OpenGear Networks::Blog

Tuesday, 27 July 2021

Interesting Snippets from 2021-07-27

GitHub - inikep/lzbench: lzbench is an in-memory benchmark of open-source LZ77/LZSS/LZMA compressors
lzbench is an in-memory benchmark of open-source LZ77/LZSS/LZMA compressors. It joins all compressors into a single exe. At the beginning an input file is read to memory. Then all compressors are used to compress and decompress the file and decompressed file is verified. This approach has a big advantage of using the same compiler with the same optimizations for all compressors.
Silesia Corpus
The intention of the Silesia corpus is to provide a data set of files that covers the typical data types used nowadays. The sizes of the files are between 6 MB and 51 MB. The chosen files are of different types and come from several sources. In our opinion, nowadays the two fastest growing types of data are multimedia and databases. The former are typically compressed with lossy methods so we do not include them in the corpus.

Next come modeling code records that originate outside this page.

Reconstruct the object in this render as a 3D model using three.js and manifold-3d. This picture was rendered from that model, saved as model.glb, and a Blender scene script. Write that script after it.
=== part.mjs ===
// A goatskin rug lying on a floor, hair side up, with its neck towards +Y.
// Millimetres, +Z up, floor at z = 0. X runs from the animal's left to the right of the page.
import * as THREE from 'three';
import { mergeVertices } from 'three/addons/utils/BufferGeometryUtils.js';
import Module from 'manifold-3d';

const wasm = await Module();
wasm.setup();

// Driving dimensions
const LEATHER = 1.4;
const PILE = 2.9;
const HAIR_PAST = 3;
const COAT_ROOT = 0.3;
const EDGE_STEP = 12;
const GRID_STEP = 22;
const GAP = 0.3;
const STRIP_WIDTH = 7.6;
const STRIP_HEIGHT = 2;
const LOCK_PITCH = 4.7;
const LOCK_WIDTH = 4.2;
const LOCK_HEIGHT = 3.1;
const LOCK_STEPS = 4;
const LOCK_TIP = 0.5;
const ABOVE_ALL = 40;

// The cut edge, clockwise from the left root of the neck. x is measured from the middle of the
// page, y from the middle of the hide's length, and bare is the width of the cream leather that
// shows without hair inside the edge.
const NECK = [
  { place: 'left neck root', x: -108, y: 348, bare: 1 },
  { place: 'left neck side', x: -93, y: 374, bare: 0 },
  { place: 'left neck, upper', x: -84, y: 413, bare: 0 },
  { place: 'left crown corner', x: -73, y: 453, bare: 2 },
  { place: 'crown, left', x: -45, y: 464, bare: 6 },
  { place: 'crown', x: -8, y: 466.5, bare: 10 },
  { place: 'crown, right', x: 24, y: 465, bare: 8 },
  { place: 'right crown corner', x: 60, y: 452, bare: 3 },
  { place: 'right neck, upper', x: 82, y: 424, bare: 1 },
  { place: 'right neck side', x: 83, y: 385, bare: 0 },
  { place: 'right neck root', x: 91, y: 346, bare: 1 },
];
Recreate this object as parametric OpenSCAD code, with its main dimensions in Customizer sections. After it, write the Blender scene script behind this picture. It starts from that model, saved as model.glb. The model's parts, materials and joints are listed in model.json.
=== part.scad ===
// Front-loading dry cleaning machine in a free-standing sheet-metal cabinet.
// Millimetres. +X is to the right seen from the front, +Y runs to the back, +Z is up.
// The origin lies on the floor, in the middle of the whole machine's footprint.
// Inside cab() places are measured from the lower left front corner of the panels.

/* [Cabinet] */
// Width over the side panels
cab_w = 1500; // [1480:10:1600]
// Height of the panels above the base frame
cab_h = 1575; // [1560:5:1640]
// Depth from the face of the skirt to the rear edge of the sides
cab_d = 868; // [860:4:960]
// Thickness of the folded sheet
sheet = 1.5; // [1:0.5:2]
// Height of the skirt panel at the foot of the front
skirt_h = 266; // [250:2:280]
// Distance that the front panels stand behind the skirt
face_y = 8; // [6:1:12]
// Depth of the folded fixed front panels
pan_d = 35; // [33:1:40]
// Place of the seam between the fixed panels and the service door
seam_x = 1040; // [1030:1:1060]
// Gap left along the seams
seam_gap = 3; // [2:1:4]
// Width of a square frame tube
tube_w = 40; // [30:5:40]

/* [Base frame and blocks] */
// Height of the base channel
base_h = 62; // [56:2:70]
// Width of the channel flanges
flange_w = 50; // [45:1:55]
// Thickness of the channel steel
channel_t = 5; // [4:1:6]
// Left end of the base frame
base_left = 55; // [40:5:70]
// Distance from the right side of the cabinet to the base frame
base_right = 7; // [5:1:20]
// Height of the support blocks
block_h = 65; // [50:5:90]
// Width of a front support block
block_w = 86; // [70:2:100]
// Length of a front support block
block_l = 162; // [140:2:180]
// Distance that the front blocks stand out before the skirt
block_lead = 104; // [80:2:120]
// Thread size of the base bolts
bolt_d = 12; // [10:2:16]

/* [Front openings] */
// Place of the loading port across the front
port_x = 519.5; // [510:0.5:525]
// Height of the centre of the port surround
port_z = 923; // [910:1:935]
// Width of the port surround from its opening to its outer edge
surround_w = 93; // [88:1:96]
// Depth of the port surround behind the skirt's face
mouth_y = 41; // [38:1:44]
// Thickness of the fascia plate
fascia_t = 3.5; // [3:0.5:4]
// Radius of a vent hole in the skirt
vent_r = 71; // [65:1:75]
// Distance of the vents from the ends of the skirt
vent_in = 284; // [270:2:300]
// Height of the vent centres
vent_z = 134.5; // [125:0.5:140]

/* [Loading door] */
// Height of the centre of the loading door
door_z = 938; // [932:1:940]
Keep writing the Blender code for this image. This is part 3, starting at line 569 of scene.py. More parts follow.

The database files, osdb, sao, nci, come from three different fields. The first one is a sample database from an open source project that is intended to be used as a standard, free database benchmark. The second one, sao, is one of the astronomical star catalogues. This is a binary database composed of records of complex structure. The last one, nci, is a part of the chemical database of structures.